Library users 'become better readers'
- 4 February 2011
- From the section Education & Family
Children who use their local public library are twice as likely to be above average readers, a report has said.
A survey of 17,000 children in Great Britain for the National Literacy Trust found they were also twice as likely to read outside class daily.
Those reading below the expected level for their age were twice as likely not to use their local libraries, it said.
Public libraries do not disproportionately attract children from poor or rich homes, it added.
The research is published as communities across England campaign to save their local libraries from budget cuts.
It was based on a survey carried out online through teachers in 112 schools in England, Scotland and Wales with 17,000 eight- to 16-year-old pupils.
It found that just under half (44%) of the children surveyed used their public library.

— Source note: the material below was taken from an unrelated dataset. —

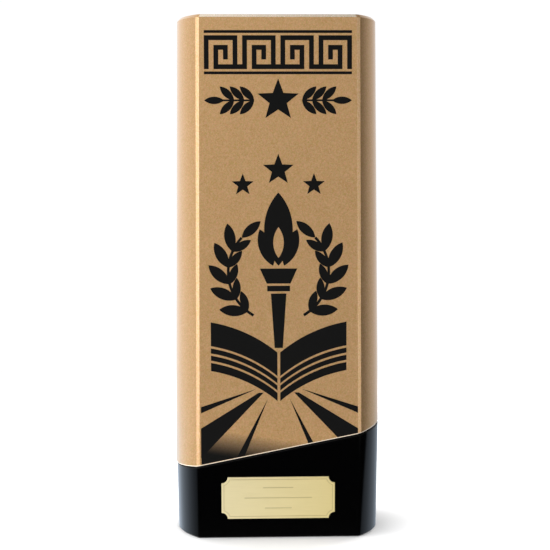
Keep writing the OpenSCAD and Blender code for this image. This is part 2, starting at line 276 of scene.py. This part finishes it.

Those that did not go were more than three times more likely not to read outside class and to rate themselves as not very good readers.
The most common reason for children not to go to their public library was that their family did not go.
The report said: "Family engagement is well understood as a key element in supporting educational achievement, and it seems that public library use, as well as being associated with similar positive child outcomes to school library use, has in addition a particularly specialised correlation with family support for reading.
"Young people who use their public library are twice as likely to say that they talk with their family about what they are reading at least once a week and report that they get significantly more encouragement from their parents in reading generally."
The study said that although the link between good reading standards and library use was not necessarily causal, public libraries have a role in the reading patterns of pupils.
Director of the National Literacy Trust Jonathan Douglas says the research showed how important a role libraries had in supporting literacy.
"In the UK today one in six people struggles to read, write and communicate, which can affect their health, confidence and employability.
"The National Literacy Trust campaigns to improve public understanding of the vital importance of literacy."